I decided to simply not give tobacco any power over me, so I picked the worst time to do it (any time is the worst time) and just stopped smoking and switched to vaping (I make my own products). I still vape but my breathing is easily 60 times better. Even if I wanted to, I just don’t think I could ever go back to analogs.
This all coincided with a big move to another city. It’s a small town in Niagara where no one knows me. So I’ve completed a year in solitude without so much as talking to the neighbours more than four times. They seem to be frightened of my protected channelling of Ebenezer Scrooge. I haven’t set them straight yet.
This past year, I learned some incredible things about myself and others. The greatest thing I learned about myself was how little I actually know. The greatest thing I learned about others is that they also know less than they think. In realizing this, I decided that the best way for me to know what I’m talking about (aside from my habit of learning about everything) was to create entirely what I’m talking about. So set out to do something I always wanted to do but never finished: Write a novel.
Boy, I must say, writing a novel is a lot of work. But when I write, it’s just like watching heart-pounding adventures unfold right in front of me. I can explore these 4D worlds so vividly and in so much depth that I lose all track of time and also my geographical positioning.
This is a sort of meditation for me. Having the ability to create worlds and then go so deeply into them within one’s own mind is like carrying around a portal to another universe that can be used any time I desire it. I cannot tell you how comforting that is.
Sometimes I don’t get to the writing part because I get too busy with the imagination part.
Since I began working on The Standing Man, I came up with the outlines for five other novels, a novella, a movie script, and a recurring written fiction series to be featured here on my website. I have a lot of fabulous work ahead of me.
My creativity hat, it seems, has switched from music & videos to story-writing. If I’m not writing, I’m thinking… or I’m thinking of writing. The rest of my time is spent reading, watching movies, meditating, and lecturing my wife about all the above.

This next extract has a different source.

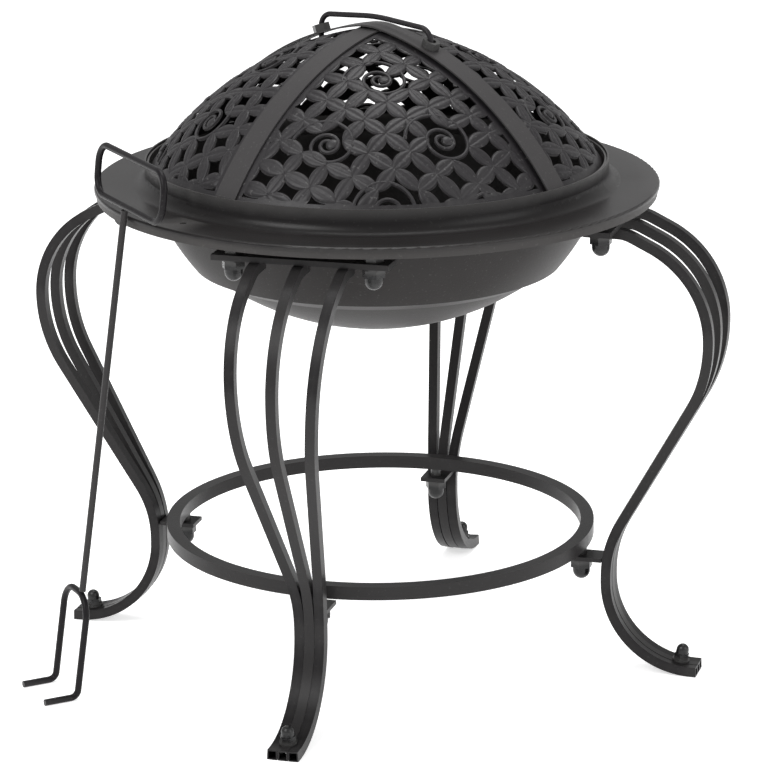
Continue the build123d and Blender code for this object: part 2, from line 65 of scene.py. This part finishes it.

In the middle of all these things, I have random thoughts that sporadically pop in and I end up tweeting them out with the hashtag #RandomThoughts. Some of those tweets will make sense, others won’t — unless you’ve read my book. And I hope you will. Those tweets might give you a glimpse of the strange thoughts that pop in my convoluted mind.
So here I am on the exact one-year anniversary of my moving out here to remote Gravelly Bay.
I’m not sure what I’ll be writing about here as I go forward, but I do know that I’ll be fascinated with my own drifting thoughts enough to have endless fodder for it.